QUALIDADE. O que fazer quando o fornecedor apresenta sérios problemas de qualidade?
Uma empresa-fornecedora de um componente químico de elevado conteúdo tecnológico recebe reclamações de um cliente. A não resolução do problema fez com que fosse solicitada a presença do fornecedor na planta que utilizava esse insumo. O presidente da empresa-fornecedora disse que enviaria o diretor de qualidade. A empresa-cliente não aceitou essa sugestão, pois se tratava de um problema gravíssimo e que como tal deveria ser visto de uma maneira mais séria. Ao argumentar do seu pouco conhecimento sobre o complexo tema e dizer que o diretor de qualidade estaria melhor capacitado, o presidente-cliente retrucou questionando como era possível que o presidente-fornecedor tivesse esse cargo se não era capaz de entender e resolver um problema fundamental para o cliente. Vencido, o presidente-fornecedor vai até a planta-cliente, localizada em um país vizinho. Ao chegar lá, ficou surpreso ao ver uma enorme quantidade de análises e investigações feitas pela matriz do cliente. Após perguntar como eles tinham todas essas análises – que nem mesmo o fornecedor possuía –, o cliente afirmou que como era um processo fundamental para os clientes finais, eles tinham que conhecer.

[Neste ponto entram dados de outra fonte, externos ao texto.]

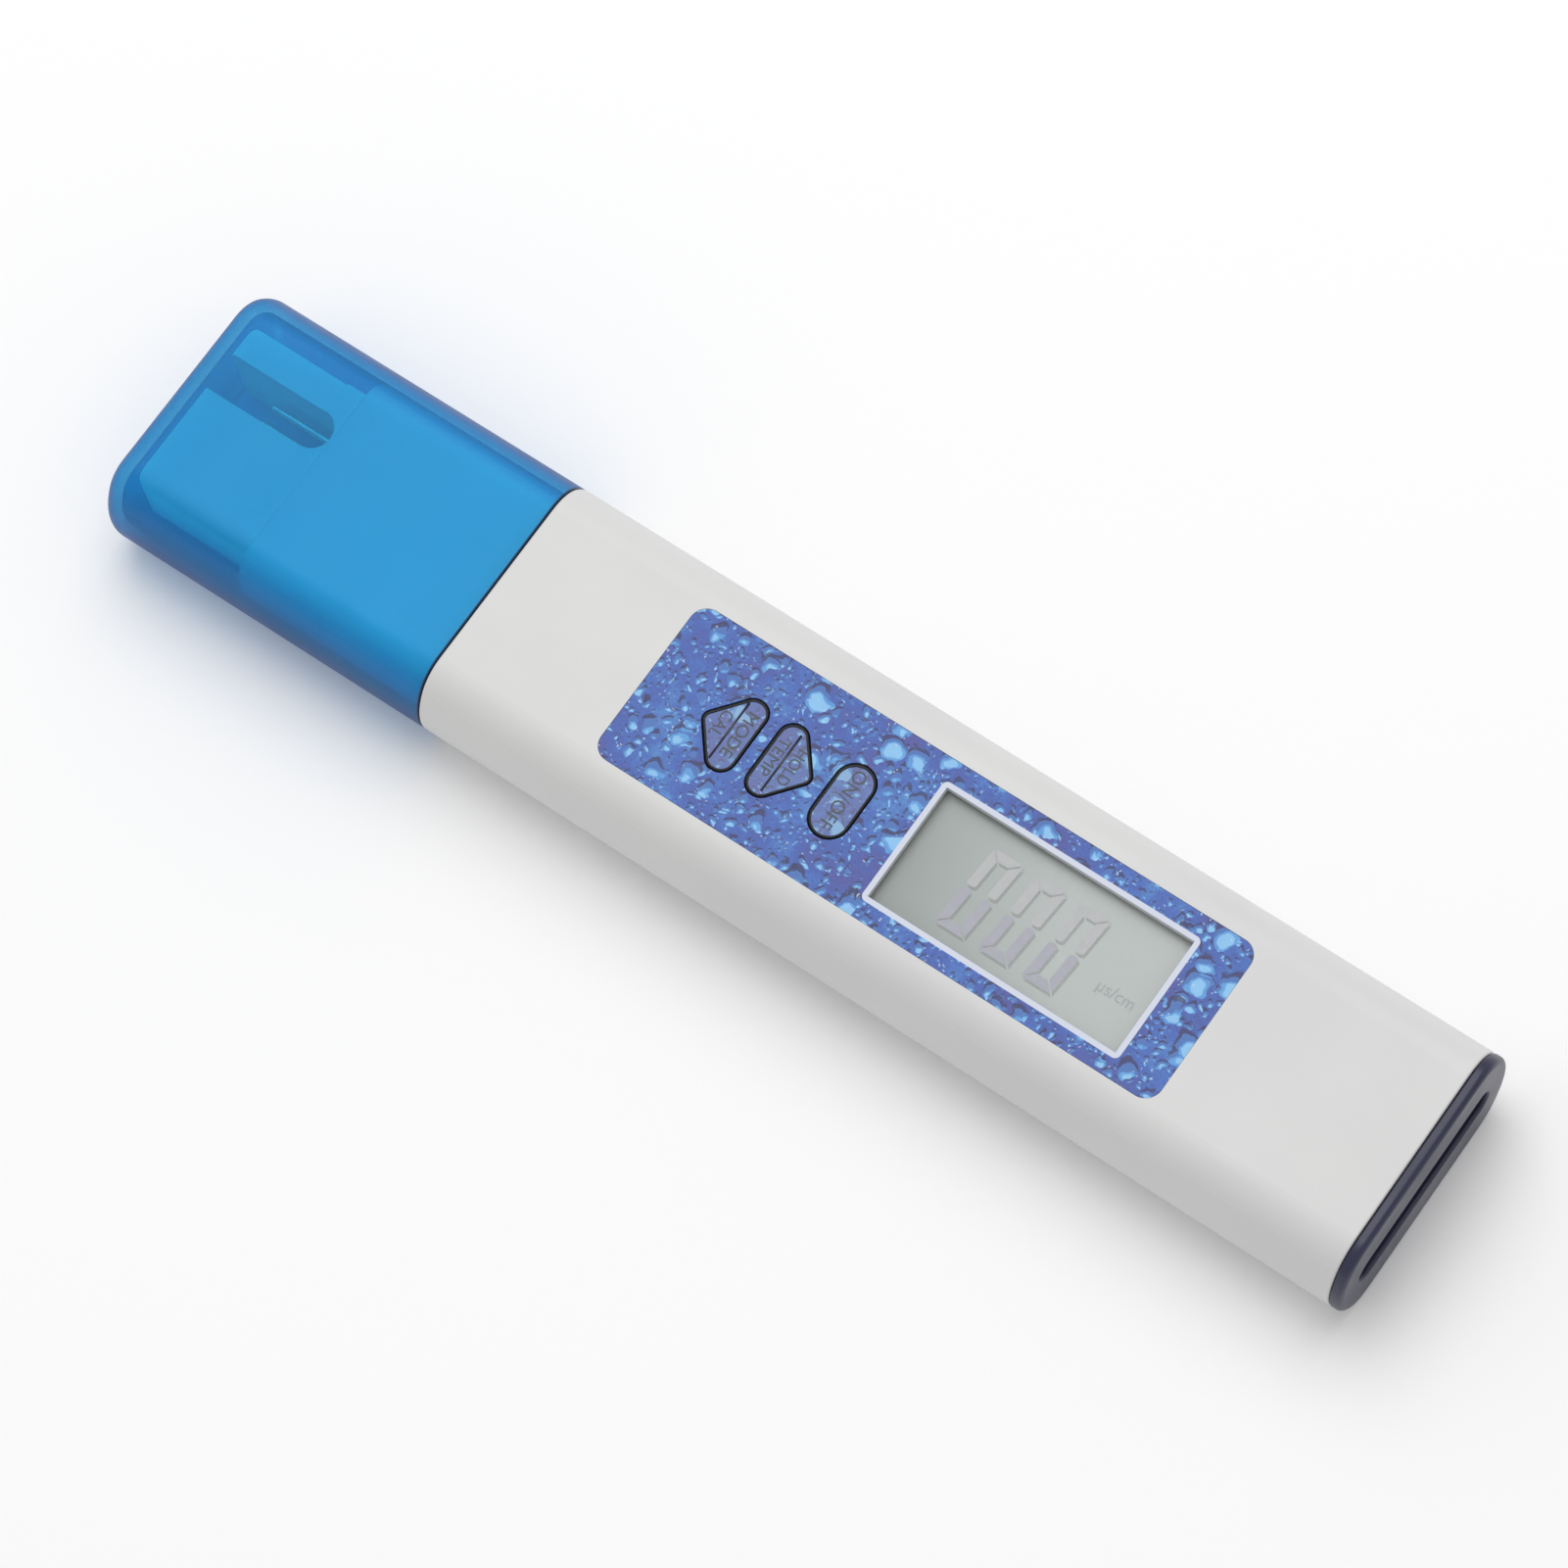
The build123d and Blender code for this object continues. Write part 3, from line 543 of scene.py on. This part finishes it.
# ---------------------------------------------------------------- key legends
LEGENDS = {
    "mode_cal": (("MODE", 1.24, 1.95, 1.0), ("CAL", 3.5, 1.85, 0.92)),
    "hold_temp": (("TEMP", 0.8, 1.85, 1.02), ("HOLD", 3.0, 1.8, 0.88)),
    "on_off": (("ON/OFF", -0.1, 2.1, 0.94),),
}  # word, distance of its middle from the key's flat side in mm, size in mm, stretch
DIVIDERS = {"mode_cal": 2.32, "hold_temp": 1.86}  # mm from the key's flat side


def make_legends():
    """Each key's words and, on the two pointed keys, the raised line between them."""
    dark = ink("legend_ink", srgb(26, 38, 52), 0.25)
    for key in KEYS:
        low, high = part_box(f"{key}_film")
        middle_y = (low.y + high.y) / 2
        towards = -1 if key == "mode_cal" else 1
        flat = high.x if key == "mode_cal" else low.x
        if key == "on_off":
            flat = (low.x + high.x) / 2
        for word, away, size, stretch in LEGENDS[key]:
            name = f"legend_{word.replace('/', '_').lower()}"
            place = (flat + towards * away * MM, middle_y + 0.2 * MM)
            lettering(word, name, f"{key}_button", dark,
                      place, size * MM, high.z, True, stretch)
        if key in DIVIDERS:
            line_x = flat + towards * DIVIDERS[key] * MM
            make_divider(f"{key}_divider", f"{key}_button", line_x, middle_y, high.z)


def make_divider(name, body, x, y, z):
    """Round-topped raised line across a key."""
    reach, half, steps = 3.55 * MM, 0.13 * MM, 8
    bm = bmesh.new()
    rings = []
    for k in range(steps + 1):
        turn = math.pi * k / steps
        rings.append((half * math.cos(turn), 0.5 * half * math.sin(turn)))
    ends = []
    for side in (-1, 1):
        ends.append([bm.verts.new((x + dx, y + side * reach, z + dz)) for dx, dz in rings])
    for k in range(steps):
        bm.faces.new((ends[0][k], ends[0][k + 1], ends[1][k + 1], ends[1][k]))
    bm.faces.new((ends[0][0], ends[1][0], ends[1][steps], ends[0][steps]))
    bm.faces.new(ends[0])
    bm.faces.new(list(reversed(ends[1])))
    piece_from(bm, name, body, bpy.data.materials["key_dark"], smooth=True)


# ---------------------------------------------------------------- stage
FLOOR_REACH = 3.0
FLOOR_DROP = 0.05 * MM  # keeps the floor clear of the pen's flat underside
WORLD_STRENGTH = 0.63
LAMP_PLACE = Vector((-0.25, 0.45, 1.1))
LAMP_SIZE = 1.1
LAMP_POWER = 7.7


def make_floor():
    """Plain pale floor under the pen."""
    bm = bmesh.new()
    corners = []
    for x, y in ((-1, -1), (1, -1), (1, 1), (-1, 1)):
        corners.append(bm.verts.new((x * FLOOR_REACH, y * FLOOR_REACH, -FLOOR_DROP)))
    bm.faces.new(corners)
    mesh = bpy.data.meshes.new("floor")
    bm.to_mesh(mesh)
    bm.free()
    floor = bpy.data.objects.new("floor", mesh)
    bpy.context.scene.collection.objects.link(floor)
    pale = Nodes("floor_pale").set(Roughness=0.9, Specular_IOR_Level=0.1)
    pale.set(Base_Color=(0.97, 0.97, 0.97, 1.0))
    mesh.materials.append(pale.material)


def make_light():
    """Soft even light from all round, with one large lamp above the far side."""
    world = bpy.data.worlds.new("studio")
    world.use_nodes = True
    background = world.node_tree.nodes["Background"]
    background.inputs["Color"].default_value = (1.0, 1.0, 1.0, 1.0)
    background.inputs["Strength"].default_value = WORLD_STRENGTH
    bpy.context.scene.world = world
    data = bpy.data.lights.new("lamp_above", "AREA")
    data.size = LAMP_SIZE
    data.energy = LAMP_POWER
    lamp = bpy.data.objects.new("lamp_above", data)
    bpy.context.scene.collection.objects.link(lamp)
    lamp.location = LAMP_PLACE
    lamp.rotation_mode = "QUATERNION"
    lamp.rotation_quaternion = (-LAMP_PLACE).to_track_quat("-Z", "Y")
    bpy.context.scene.view_settings.view_transform = "Standard"


# ---------------------------------------------------------------- CAD nodes
def paint(material, *nodes):
    """Give CAD nodes their finished material."""
    for node in nodes:
        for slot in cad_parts[node].material_slots:
            slot.material = material


def paint_outside():
    """The white sleeve, its label, keys and display, and the cap at each end."""
    sleeve = moulded("sleeve_white", srgb(214, 214, 213), srgb(210, 210, 210), 0.45)
    paint(sleeve.material, "body_shell")
    paint(label_material(), "label_overlay")
    paint(film_material(), *[f"{key}_film" for key in KEYS])
    dark = moulded("key_dark", srgb(5, 7, 12), srgb(9, 12, 18), 0.2, 900.0, 0.006, 0.22)
    paint(dark.material, *[f"{key}_key" for key in KEYS])
    paint(lens_material(), "window_lens")
    paint(lcd_material(), "display_panel")
    paint(cap_material(), "probe_cap")
    navy = moulded("end_navy", srgb(31, 33, 60), srgb(37, 39, 66), 0.34, specular=0.5)
    paint(navy.material, "end_cap")


def paint_inside():
    """Moulded, rubber and metal pieces, and the board with what stands on it."""
    probe = moulded("probe_white", srgb(232, 234, 234), srgb(224, 226, 226), 0.5)
    paint(probe.material, "probe_housing")
    inner = moulded("inner_white", srgb(225, 224, 218), srgb(214, 213, 206), 0.5)
    paint(inner.material, "display_holder", "battery_tray")
    black = moulded("chip_black", srgb(30, 30, 32), srgb(40, 40, 42), 0.55)
    paint(black.material, "controller_chip", "amplifier_chip", "switch_bases",
          *[f"{key}_plunger" for key in KEYS])
    rubber = moulded("seal_rubber", srgb(24, 24, 24), srgb(36, 36, 36), 0.7)
    paint(rubber.material, "probe_seal_ring", "end_cap_seal")
    wire = moulded("wire_sleeve", srgb(170, 40, 34), srgb(150, 34, 30), 0.4)
    paint(wire.material, "probe_leads")
    strap = moulded("strap_clear", srgb(206, 206, 202), srgb(194, 194, 190), 0.3)
    paint(strap.material, "cell_strap")
    lengthwise = (1.0, 5.0, 1.0)  # fine across the pen, so the lines run along it
    paint(metal("bright_steel", (0.62, 0.62, 0.63), 0.25),
          "crystal", "board_screws", "electrode_pins", "temperature_sensor")
    paint(metal("cell_can", (0.58, 0.57, 0.56), 0.42, lengthwise),
          "battery_cell_left", "battery_cell_right")
    paint(metal("contact_gold", (0.8, 0.62, 0.3), 0.28, lengthwise), "battery_contacts")
    paint(banded_rubber(), "zebra_strips")
    paint(board_material(), "main_board")
    paint(component_material(), "board_components")


make_camera()
paint_outside()
paint_inside()
make_digits()
make_legends()
make_floor()
make_light()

Então, o presidente-cliente solicitou uma análise detalhada o mais rápido possível por parte do fornecedor para identificar a causa do problema, assim como as medidas de contenção que seriam avaliadas por sua equipe técnica.

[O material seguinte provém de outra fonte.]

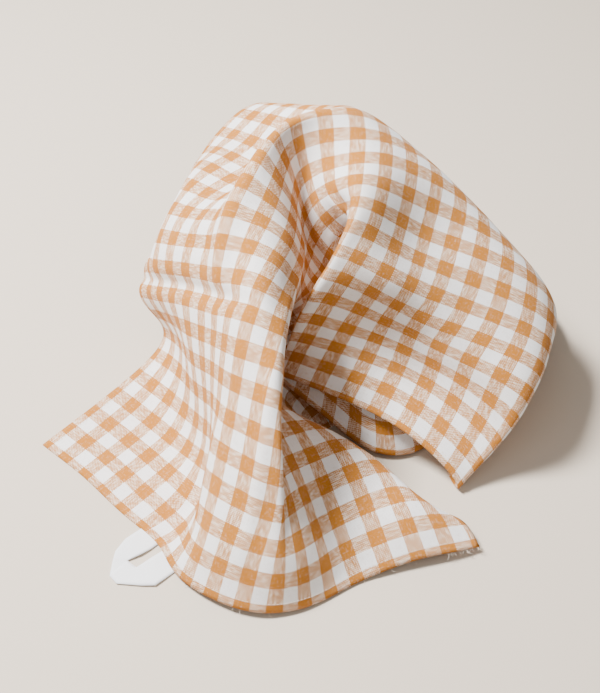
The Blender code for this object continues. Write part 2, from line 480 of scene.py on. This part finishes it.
def woven_threads() -> bpy.types.NodeTree:
    """Build the group that says which thread shows at each place of a cloth.

    Returns:
        The group. Warp Share and Weft Share say how much of each thread shows, Slub is the uneven
        thickness of the threads, Gap is 1 between threads, and Height feeds a Bump.
    """
    inputs = {"Place": None, "Thread": 0.0008, "Unevenness": 0.5, "Twill": 0.0}
    outputs = ("Warp Share", "Weft Share", "Slub", "Gap", "Height")
    tree, ins, outs = group_tree("woven_threads", inputs, outputs)
    split = tree.node("ShaderNodeSeparateXYZ")
    tree.link(ins["Place"], split.inputs[0])
    across, along = split.outputs[0], split.outputs[1]
    u = tree.math("DIVIDE", across, ins["Thread"])
    v = tree.math("DIVIDE", along, ins["Thread"])
    u_count = tree.math("FLOOR", u)
    v_count = tree.math("FLOOR", v)
    # The warp lies on top at every second crossing, or at two of every four in a twill.
    crossing = tree.math("ADD", u_count, v_count)
    plain = tree.math("FLOORED_MODULO", crossing, 2.0)
    twill = tree.math("LESS_THAN", tree.math("FLOORED_MODULO", crossing, 4.0), 2.0)
    over_plain = tree.math("MULTIPLY", plain, tree.math("SUBTRACT", 1.0, ins["Twill"]))
    over = tree.math("ADD", over_plain, tree.math("MULTIPLY", twill, ins["Twill"]))
    # Each thread swells and thins along its own length.
    beside = tree.math("MULTIPLY", u_count, SLUB_SPACING)
    streak = tree.math("MULTIPLY", along, SLUBS_PER_METRE)
    warp_slub = tree.noise(tree.combine(beside, streak), SLUB_SCALE)
    beside = tree.math("MULTIPLY", v_count, SLUB_SPACING)
    streak = tree.math("MULTIPLY", across, SLUBS_PER_METRE)
    weft_slub = tree.noise(tree.combine(streak, beside, WEFT_SLUBS), SLUB_SCALE)
    for slub, top, label in (
        (warp_slub, over, "Warp Share"),
        (weft_slub, tree.math("SUBTRACT", 1.0, over), "Weft Share"),
    ):
        swell = tree.math("MULTIPLY", tree.math("SUBTRACT", slub, 0.5), ins["Unevenness"])
        even = tree.math("MULTIPLY_ADD", top, SHARE_OVER, SHARE_UNDER)
        tree.link(tree.math("ADD", even, swell), outs[label])
    slubs = tree.math("ADD", warp_slub, weft_slub)
    tree.link(tree.math("SUBTRACT", slubs, 1.0), outs["Slub"])
    u_round = tree.math("SINE", tree.math("MULTIPLY", tree.math("FRACT", u), math.pi))
    v_round = tree.math("SINE", tree.math("MULTIPLY", tree.math("FRACT", v), math.pi))
    gap = tree.math("SUBTRACT", 1.0, tree.math("MULTIPLY", u_round, v_round))
    tree.link(tree.math("POWER", gap, 2.0), outs["Gap"])
    crown = tree.node("ShaderNodeMix", data_type="FLOAT")
    tree.link(over, crown.inputs[0])
    tree.link(v_round, crown.inputs[2])
    tree.link(u_round, crown.inputs[3])
    height = tree.math("MULTIPLY_ADD", slubs, SLUB_HEIGHT, crown.outputs[0])
    tree.link(height, outs["Height"])
    return tree.tree


@dataclass(frozen=True)
class WovenFinish:
    """What the finishes of the two cloths have in common.

    thread is the distance between threads in metres, unevenness says how much they swell and thin,
    and relief is the strength and the distance of the bump that raises them.
    """

    slot: str
    thread: float
    weave: Weave
    unevenness: float
    relief: tuple[float, float]

    def start(self, threads: bpy.types.NodeTree) -> tuple[bpy.types.Material, NodeTree, bpy.types.Node]:
        """Start the material around the shared weave group.

        Returns:
            The material with its threads raised, its tree and its weave group node.
        """
        made = bpy.data.materials.new(self.slot)
        made.use_nodes = True
        tree = NodeTree(made.node_tree)
        shader = made.node_tree.nodes["Principled BSDF"]
        weave = tree.node("ShaderNodeGroup", node_tree=threads)
        tree.link(self.flat_place(tree), weave.inputs["Place"])
        weave.inputs["Thread"].default_value = self.thread
        weave.inputs["Unevenness"].default_value = self.unevenness
        weave.inputs["Twill"].default_value = float(self.weave is Weave.TWILL)
        bump = tree.node("ShaderNodeBump")
        strength, distance = self.relief
        bump.inputs["Strength"].default_value = strength
        bump.inputs["Distance"].default_value = distance
        tree.link(weave.outputs["Height"], bump.inputs["Height"])
        tree.link(bump.outputs[0], shader.inputs["Normal"])
        return made, tree, weave

    @staticmethod
    def flat_place(tree: NodeTree) -> bpy.types.NodeSocket:
        """Return the place on the flat cloth."""
        return tree.node("ShaderNodeUVMap", uv_map=FLAT_MAP).outputs[0]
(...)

CUSTO. O que acontece quando o fornecedor não reduz os custos conforme esperado?
Uma empresa define como uma das cláusulas contratuais a redução de preços de 5% a cada ano. Um fornecedor novo dessa empresa, acostumado a solicitar aumentos de preços e não a dar reduções, vê-se surpreendido com a aplicação da cláusula. Para que isso acontecesse, o presidente da empresa-fornecedora foi chamado ao cliente, fato raro até então no relacionamento com outros clientes. Chegando lá, foi recebido com a simples pergunta do cliente de quais ações tinham sido implementadas para permitir a redução dos preços. Surpreso, o presidente-fornecedor diz que esse era um assunto operacional e que ele teria que chamar o VP de operações ou o diretor de finanças. Essa afirmação também deixou o cliente surpreso pelo desconhecimento do presidente-fornecedor. O cliente, então, definiu que a redução automática de preços não seria aplicada até que o fornecedor mostrasse as melhorias efetivas que permitiram a redução de custos. O cliente não estava interessado em simplesmente reduzir os custos penalizando as margens do fornecedor sem que houvesse melhorias efetivas.
Essas três histórias nos mostram que a relação de confiança é primordial. Em nenhum momento, nesses casos, o cliente intimidou ou ameaçou o fornecedor. Nem mesmo levantou eventuais multas contratuais. Ao contrário, colocou-se ao seu lado, procurando entender cientificamente o problema e ajudar na sua resolução.
Por outro lado, fica evidenciado o papel da liderança, que deve assumir diretamente a responsabilidade e adotar a atitude gemba de "ir ver com seus próprios olhos". Quando problemas graves acontecem, os presidentes precisam estar engajados, não para buscar culpados, mas para entender os problemas e buscar a solução conjuntamente.
E além de confiar no fornecedor, o cliente precisa conhecer profundamente seus próprios processos e os processos dos fornecedores para não desapontar os seus clientes finais.
A gestão lean dos fornecedores significa a redefinição do relacionamento tradicional baseado em desconfiança, distância e na visão dos fornecedores como meros custos para uma visão de fornecedores como importantes agregadores de valor e de ajuda para realizar melhorias e inovações. O interesse pelo sucesso e sobrevivência do fornecedor no longo prazo deve ser um dos objetivos dos clientes.